At such high temperatures and/or densities, hadronic matter undergoes a phase transition to the quark-gluon plasma, where hadrons are not bound anymore and quarks and gluons become the active degrees of freedom. To study the properties of this new state of matter as well as the nature of the transition are the main motivations behind heavy-ion research. Experimentally, it is only possible to observe the final state particle distributions of hadrons and electromagnetic probes in the detector. To connect the measurements to fundamental insights, detailed models of the dynamical evolution are indispensable.
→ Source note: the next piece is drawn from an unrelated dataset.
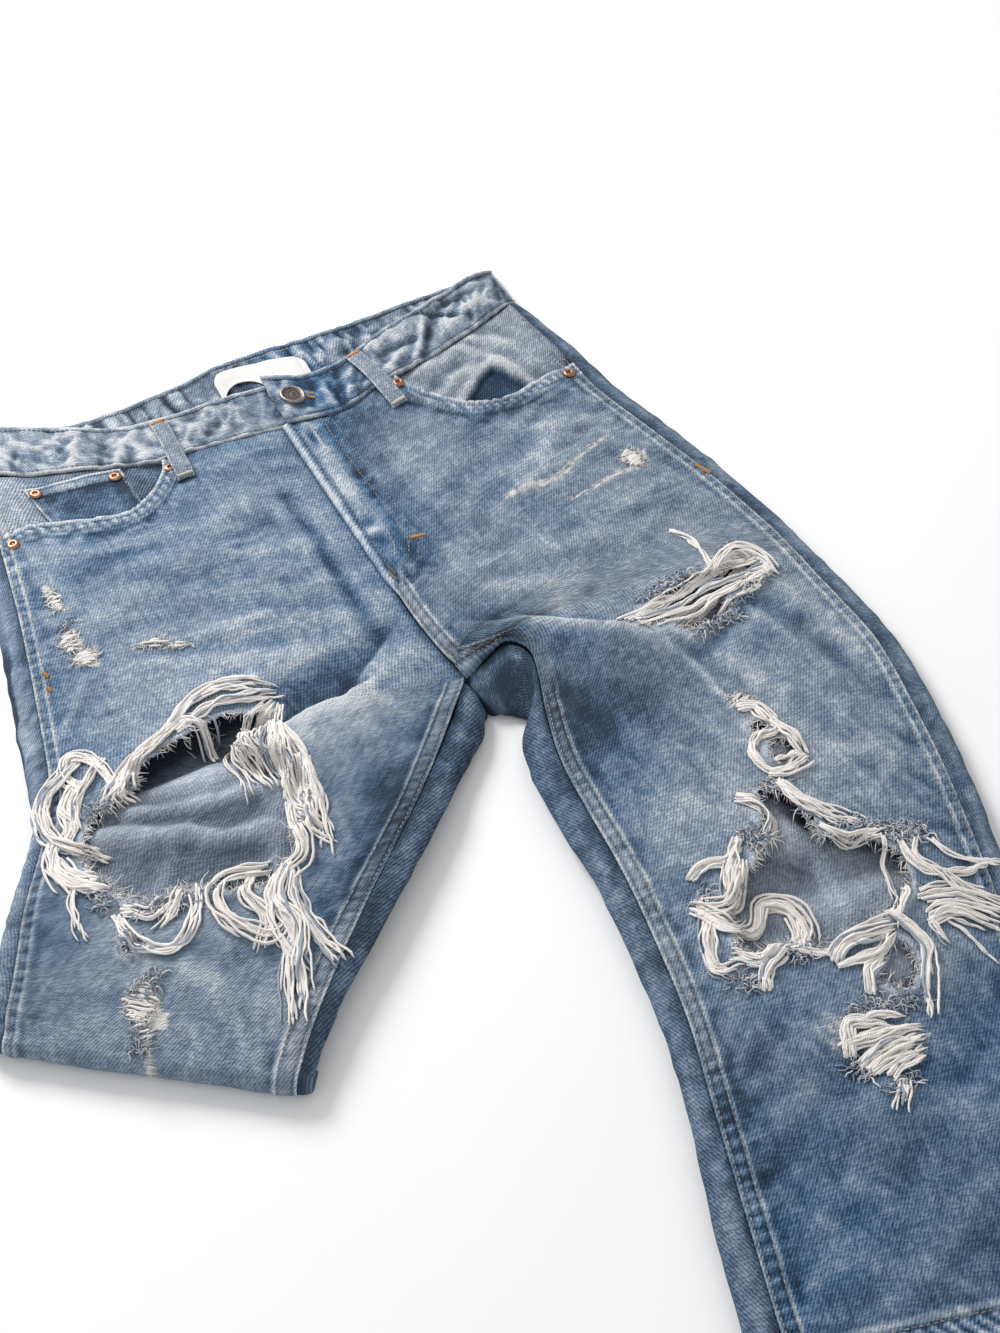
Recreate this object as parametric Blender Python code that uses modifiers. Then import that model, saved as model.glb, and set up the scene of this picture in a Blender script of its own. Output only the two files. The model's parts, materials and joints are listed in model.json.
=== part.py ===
"""Ripped straight-leg jeans lying face up, in metres, +Z up.

Both halves are lofted from a short table of rows that runs from the waist seam to the leg's end. Each row
gives the plan place and height of the inner seam (centre front, then inseam) and of the outseam. The front
panel is the crowned sheet between the two seams, and the back panel rolls from each seam round the side to
the flat underside. The right leg folds under itself below the knee.

The tables are in millimetres from the waist seam at the centre front: +X is the wearer's left, +Y the waist.
"""

import math

import bpy
import numpy as np
from mathutils import Vector

MM = 0.001

# Driving sizes, in millimetres.
DENIM = 1.5  # wall of every single layer
BAND_WALL = 3.0  # the waistband is two layers and its turnings
LOOP_WALL = 1.6
LABEL_WALL = 1.0
SEAM_GAP = 0.3
CENTRE = (-35.4, -329.8)  # middle of the laid garment, where the origin is set

FOLD_AXIS_HEIGHT = 8.6  # the right leg turns under about this height
UNDER_LAYERS = 9.3  # underside of the right leg where it lies on its own folded part
FOLD_STEPS = 5
FOLD_TUCK = 9.0  # how far the turned panels run back under the leg
FOLDED_LENGTH = (150.0, 118.0)  # of the folded part, on its inseam side and its outseam side
FOLDED_FROM = 9.6  # where its solid begins, just past the tucked panels
FOLDED_INSET = 3.0  # of its edges inside the seams, before their bulge
FOLDED_BULGE = 4.0
UNDER_RUN = 178.0  # up the leg from the fold, how far the underside stays raised
UNDER_SLOPE = 36.0
KNEE_LINE = -228.0  # plan line where the raised underside begins at the knee
KNEE_SLOPE = 16.0

ROLL_INSET = 12.0  # from a seam's foot to where the roll meets the flat underside
OUT_FOOT = -0.6
ROLL_SLOPE = 0.1  # fall of the cloth as it leaves a seam, to follow on from the front
CROTCH_ROW = 7.0  # position of the row at the crotch, and how many rows round it part more
CROTCH_ROWS = 1.6
ARCH_ROW = 9.0  # and the same where the left inseam arches over
ARCH_ROWS = 2.6
CROTCH_PART = 1.1  # extra gap there, where four thick edges meet
CROTCH_LAP = 2.4  # and how far the backs start below the fronts
ROLL_EASE = 1.35  # above 1, the roll's points stand closer near the seam
EDGE_STEPS = 5
FLOOR_STEPS = 5
FRONT_STEPS = 10
RIGHT_STATIONS = 24
LEFT_STATIONS = 34

COLUMNS = (
    "in_x in_y in_z edge_x edge_y foot out_x out_y out_z reach crown bow arch"
).split()

# Rows from the waist seam down. in: inner seam; edge: how far the back rolls past it; foot: where the roll
# comes down, as a part of that reach, below zero on the seam's own side; out: outseam; reach: how far the
# back rolls past the outseam; crown: rise of the front between the seams; bow, arch: how far the row is
# bent along the leg at its middle, and near the crotch.
RIGHT_ROWS = (
    (0, 0, 20, 0, 0, 0, -200, 56, 12, 8, 5, -13, 0),
    (0, -50, 20.5, 0, 0, 0, -204, 2, 13, 12, 6, -5, 0),
    (0, -100, 21, 0, 0, 0, -213, -57, 14, 15, 7, 0, 0),
    (0, -150, 21, 0, 0, 0, -223, -111, 14.5, 16, 8, 0, 0),
    (0, -195, 20.5, 0, 0, 0, -233, -160, 16, 16, 8, 0, 0),
    (3, -228, 20, 0, 0, 0, -241, -198, 18, 15, 8, 0, 0),
    (6, -243, 19.5, 0, 0, 0, -246, -213, 19, 13, 8, 0, 0),
    (7, -252, 19, 3, -24, 1, -250, -226, 19.5, 11, 8, 0, 0),
    (-10, -270, 18, 11, -20, 0.45, -258, -241, 20, 10, 9, 0, 0),
    (-36, -297, 18, 13, -13, -0.3, -268, -258, 20.5, 10, 9, 0, 0),
    (-63, -323, 18.5, 12, -12, -0.6, -280, -276, 20.5, 10, 8, 0, 0),
    (-91, -348, 19.5, 11, -11, -0.6, -290, -293, 20.5, 11, 6, 0, 0),
    (-118, -372, 20, 10, -10, -0.6, -299, -311, 20.5, 12, 6, 0, 0),
    (-148, -400, 19.5, 8, -8, -0.6, -308, -328, 20, 12, 5, 0, 0),
    (-173, -425, 18.5, 6, -7, -0.6, -316, -341, 18, 12, 3, 0, 0),
    (-193, -448, 16, 7, -5, -0.6, -322, -353, 15.5, 11, 1.2, 0, 0),
)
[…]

The hadronic transport approach SMASH (Simulating Many Accelerated Strongly-interacting Hadrons) [2, 3] is one of the general purpose event generators in the field. This microscopic transport approach incorporates the non-equilibrium dynamics of hadrons in a heavy-ion collision and is therefore applicable for the full evolution at low beam energies and for the early/late stages at high beam energies.
Transport approaches have been developed and applied for more than 30 years and many approaches exist [4–11] that are available to the public, at least on request. It is crucial to compare different approximations and frameworks carefully to assess the impact of certain choices on experimental observables. This has been carried out extensively by the Transport Model Evaluation Project [12–14]. This exemplifies why open source codes and transparent development practices are important to allow the user to assess the validity of the approach and understand changes over time, when new features are included. Another aspect is that a modern software development infrastructure allows new students and external collaborators [15–17] to access and work with the code without much overhead.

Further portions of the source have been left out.